Magnetic tiles from craft foam
Teacher (email suggestion):
I really liked the numbered hexagons with a strip of adhesive on the back side that you demonstrated during the workshop. Unfortunately, I didn't have any hexagons in my math manipulatives. So, I made my own. I used an Ellison die that punches out six hexagons at a time and used craft foam for the material. Not only could I use any color I wanted, but the foam hexagons really stick to our magnetic white board.
Principal (email question):
Seven of my teachers were with you at yesterday's seminar in La Habra. They are all raving about the great day that they had with you! Several of them have told me about a book that you highly recommend. They said that you told them that everyone who is teaching should read this book.
Last year we read The Art and Science of Teaching by Marzano in a collegial book club. Pretty dry, but good content and a great springboard for conversation. I have been looking for a new book for the coming year all summer, have read several, but none have really grabbed my attention in the way I am hoping for, so I would love your recommendation.
The book I can't recommend highly enough has to do with discipline. It's called Setting Limits in the Classroom and was written by Robert MacKenzie. It is, without a doubt, the best book I've ever read on the subject. His ideas, which are logical and easy to understand, will have a real impact upon how your teachers interact with their students.

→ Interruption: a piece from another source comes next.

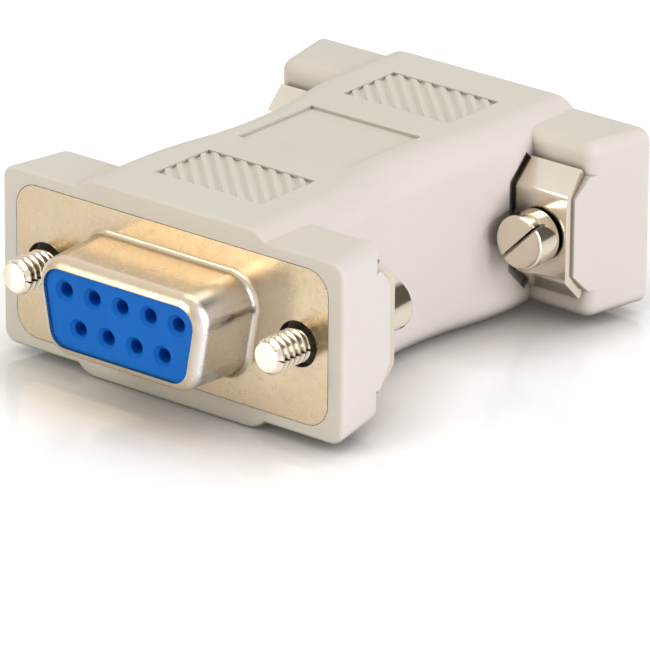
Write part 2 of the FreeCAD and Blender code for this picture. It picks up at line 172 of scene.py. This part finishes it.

One of the things I like most about the book is that it's real. More practice than theory, it's filled with actual observations the author has made of teachers trying to deal with typical student misbehavior.
MacKenzie states that most misbehavior is just limit testing which is a very healthy way to look at things.
By reading these observations, your teachers will come to realize that being punitive or permissive--the two most common discipline styles--just won't work. The secret is action. This is based on the fact that children, as Piaget discovered, learn through their experience. It's not what they hear that changes their behavior but what happens to them as a result of their behavior that has a lasting impact.
I realize that books on discipline are not a normal choice for staff study; nonetheless, you can't go wrong here. If you're going to order a set for your teachers, you might want to try half.ebay.com. They have the new edition for $9.00 a copy. The first edition--still a great book--is just a buck!